The local train was included in the German Rail Pass we had purchased in the U.S. prior to departure. For seven days of unlimited train travel, the pass cost $543 for two people traveling together in first class. (For more railpass information, visit

The Christmas craze

There was snow on the ground during our December ’05 visit, but it was easy to get around. Regardless of the season, Seiffen is a wonderful small town to explore on foot. A map of the town is all that is needed. Side streets and lanes branch off from the Hauptstrasse and it’s easy to find one’s way.


As it was the Christmas season, we enjoyed the festive atmosphere of the open-air Christmas markets, which featured numerous booths selling local Christmas crafts, the delightful warmth of a mug of mulled wine (Glühwein), savory grilled German sausages, and roasted chestnuts and almonds — all of which lent a distinct holiday aroma to the air.

But in Seiffen, the main attractions are the Christmas toy and ornament shops. There are dozens of shops; some are small and tucked away off the main streets, while others are more prominent and feature workshops where visitors can watch crafts being made by hand.

The 4-week Advent season leading up to Christmas is perhaps Seiffen’s busiest time of the year. Numerous tour buses clog the town’s few parking lots, bringing busloads of eager Christmas craft shoppers on day trips. With Seiffen’s limited hotel accommodations, many visitors are forced to find lodging in other nearby cities and towns during this period.

Visitors fill the narrow streets and lanes, hurrying up and down to take in as many shops and sites as possible, and shoppers are laden with bags and boxes holding Christmas treasures. Among the many popular shops and factories in Seiffen are those of Richard Glasser, Wolfgang Glöckner, Christian Ulbricht, Dregeno Seiffen, Seiffener Pyramidenhaus and Spielzeugland.

Where to stay

The Seiffen Tourist Information Bureau’s website ( was helpful in providing links and contacts for hotels and more. However, the website is all in German. With a bit of guesswork and luck, we managed to get by.

Several Seiffen hotel website links proved to have a language barrier as well. Few were in English. After considering the options, I made reservations with the Seiffener Hof Hotel (31 Hauptstrasse; phone 037362 130, because theirs was one of the few websites with all the information in English. It proved to be an excellent choice.

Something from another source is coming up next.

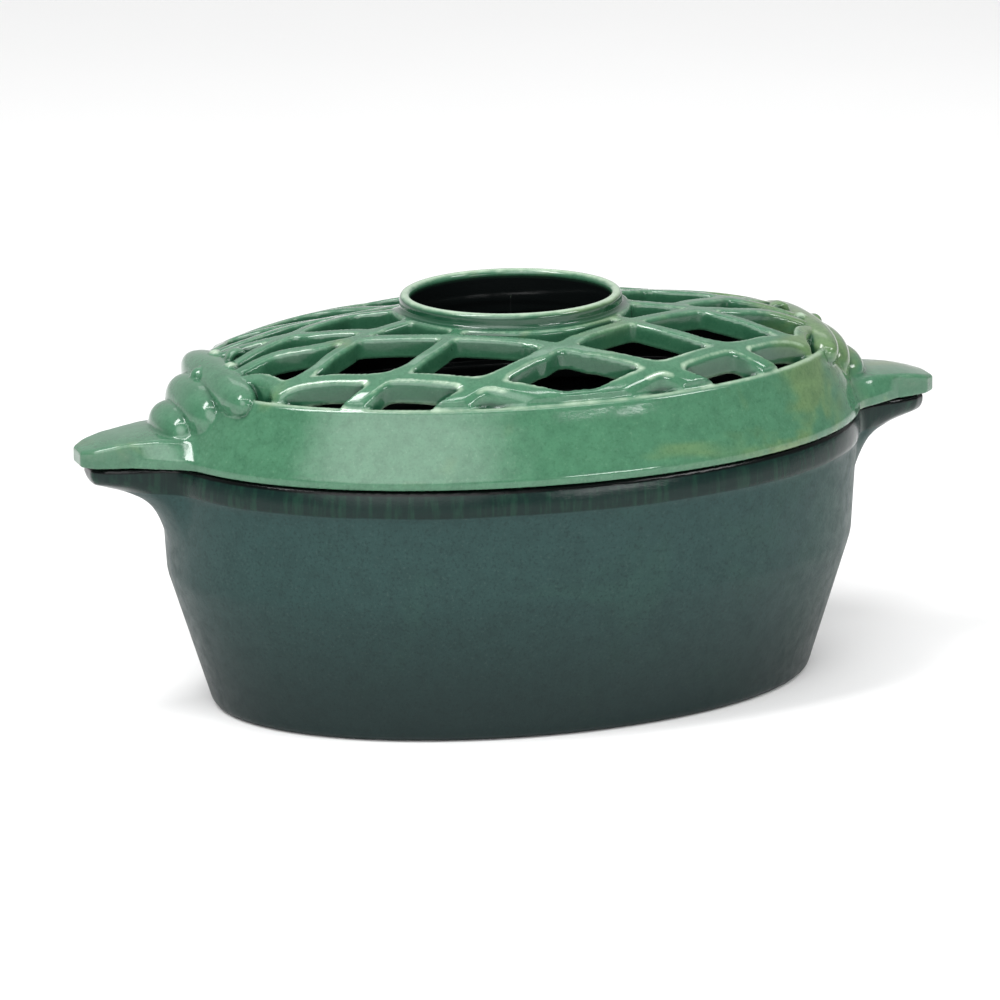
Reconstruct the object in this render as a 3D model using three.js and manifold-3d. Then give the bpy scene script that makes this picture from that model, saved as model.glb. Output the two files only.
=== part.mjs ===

The Seiffener Hof Hotel, just two blocks from the city center and convenient to all attractions, restaurants and Christmas shops, is a very comfortable 3-star family hotel ($95, double, per night). The small, 25-room hotel featured bright, clean and spacious rooms with nice furnishings, TV and a full bathroom. The house restaurant served a satisfying breakfast (included in the room rate) and offered a lunch and dinner menu of authentic local cuisine.

The hotel also had its own Handwerksschau (workshop). Crafts could be purchased on site, and shipping was available.

Other city sights


Seiffen does have other sites worth seeing, including the landmark octagon-shaped Round Church built in 1779. The handsome Baroque church is located just above the center of town, next to the Rathaus (Town Hall).

Another “must see” is the Erzgebirgisches Spielzeugmuseum (73 Hauptstrasse; phone 037362 8239,, or toy museum, located in the center of town and open daily 9 a.m.-5 p.m. There, visitors can see the origins of Seiffen’s centuries-old Christmas folk arts and woodworking traditions via some 5,000 exhibit pieces and displays.

Winter in Seiffen also brings many outdoor activities, such as ice skating, snowboarding, tobogganing and cross-country and downhill skiing. The warmer seasons abound with outdoor options like a summer toboggan run, mini-golf, roller skating, hiking and biking on area mountain trails, and horse and carriage rides, or visitors can choose to take a narrated small “train” shuttle tour of Seiffen or visit the open-air Freilichtmuseum (Haupstr. 203), open seasonally, March to November, with its display of traditional woodwork.

While Seiffen in summer is no doubt a treat, in the Christmas holiday season the town takes on a magical aura and becomes a Christmas fantasyland, appealing to the child in each of us. Anyone who loves Christmas would be lucky to experience the special wonder and excitement of the season in Seiffen, Germany’s Christmas craft capital.